Is Gordon Brown at war already?

Fraser Nelson in the Spectator speculates that Gordon Brown is already plotting the timing of the next general election and will call it sooner rather than later, before the economic news becomes even more bleak. As Fraser Nelson says:
"the likelihood of a January election grows stronger. It would be an extraordinary time for an election, yet that very singularity would play to Mr Brown’s favoured theme: namely, that there is a national economic emergency. Even in the depths of winter, he could easily argue that he needed a new and explicit five-year mandate to implement his rescue plan. And most of all, it would get the electorate into the polling booths before the really bad news breaks."
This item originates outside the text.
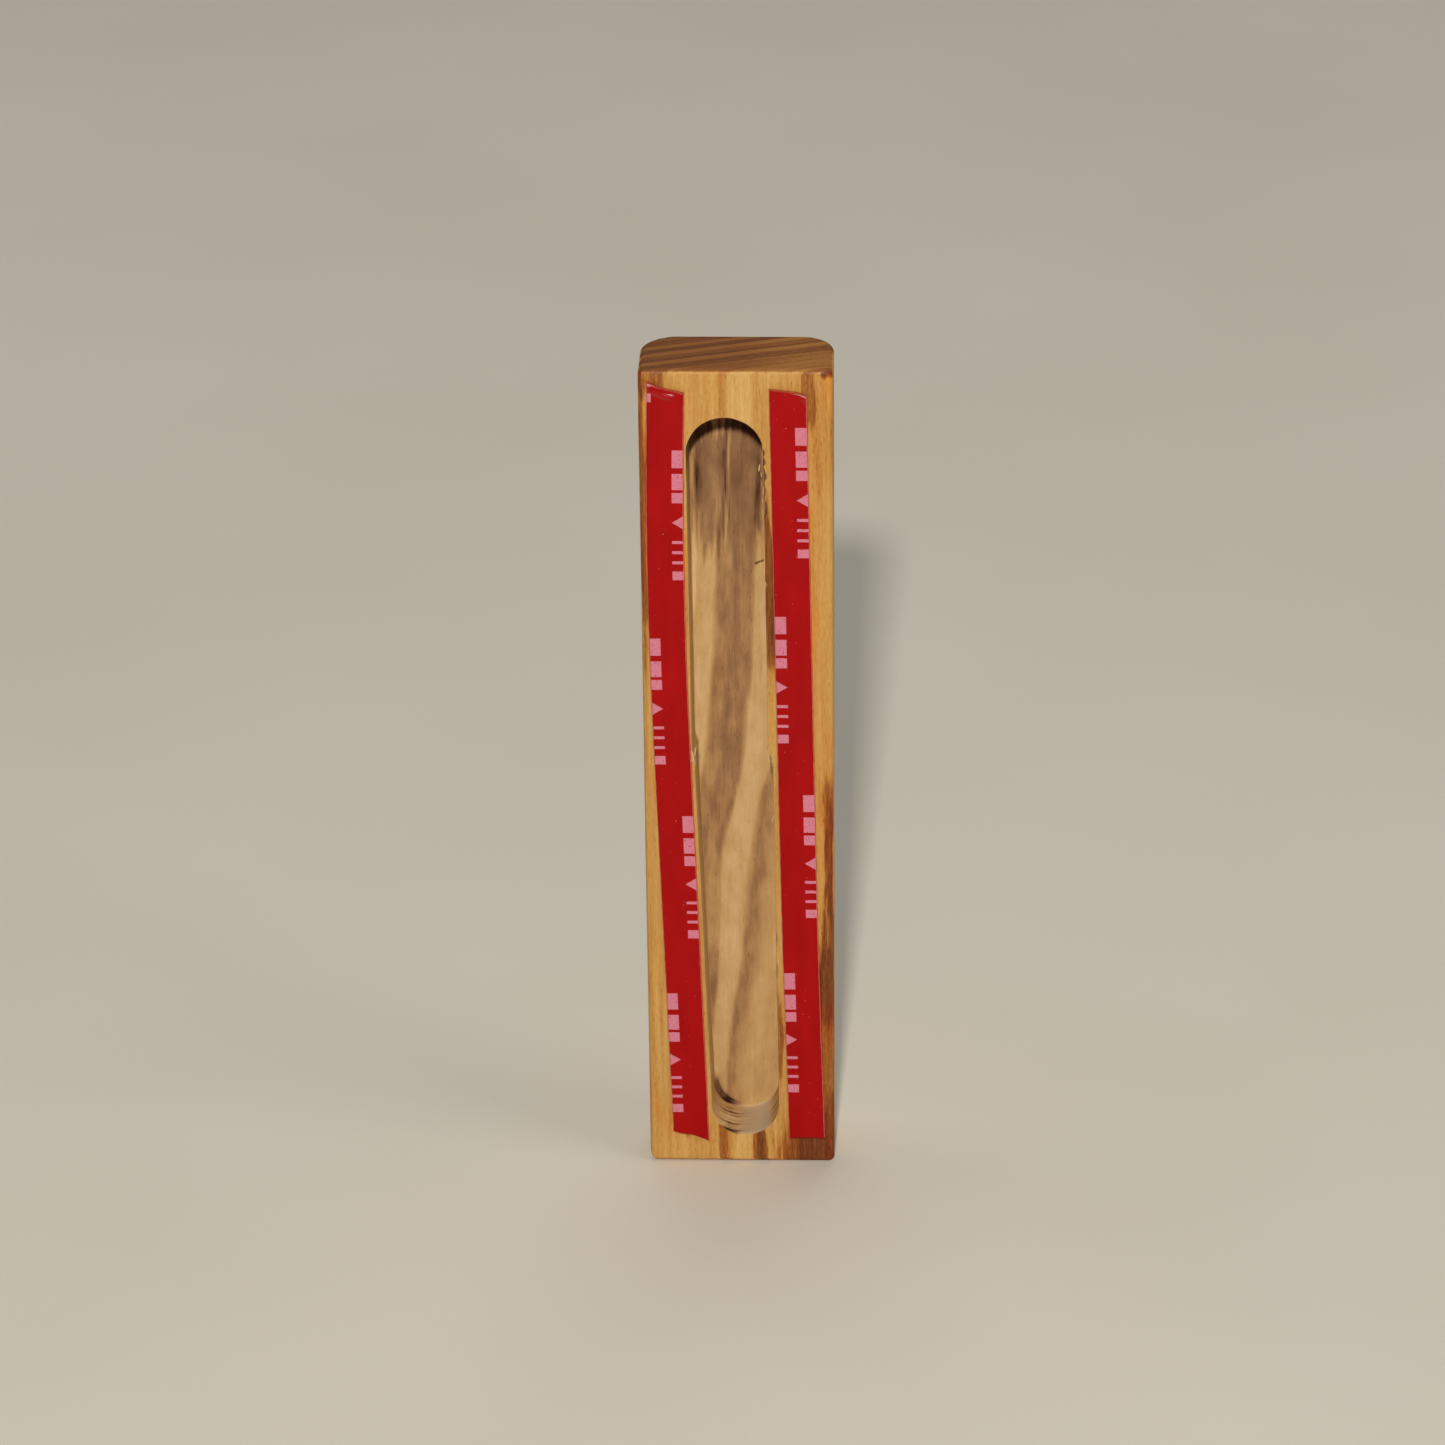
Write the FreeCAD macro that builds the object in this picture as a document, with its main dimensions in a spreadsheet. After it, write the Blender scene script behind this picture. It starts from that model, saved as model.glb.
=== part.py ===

In many ways the key to Gordon Brown's plans being successful is keeping "the narrative" that the economic problems are all the fault of America and greedy bankers, he will be enthusiastically aided in this by the BBC who will push this narrative even as Alistair Darling is rumoured to be
"considering changing the Bank of England’s remit, to see whether it should pay more attention to asset prices in future. Instructing the Bank to ignore the debt-fuelled asset bubble was perhaps Mr Brown’s most calamitous misjudgment, and became the foundation of what will soon be known as the Brown Bubble."
The BBC will happily portray Gordon Brown as the only possible saviour of the UK even as the facts point to the opposite.

As Fraser Nelson concludes:
"There is a reason why sterling has been the 159th worst performer in the world’s currencies in the last year, and it has nothing to do with subprime American mortgages.

The shadow chancellor was simply stating the obvious, and this is what Mr Brown is trying so desperately to hide from. His preferred narrative — that he is personally saving a strong Britain from a global ‘contagion’ — is an elaborately constructed myth that simply cannot last the course. On Monday, he will doubtless unveil a package that will be presented as a radical remedy. Yet its failure will be obvious by Easter. This is why his best chance is to hold an election in the new year, before he is found out. For the second time, the PM is in position, ready for battle. And for the second time, Mr Cameron’s mission is to convince him that the Conservatives are ready, too."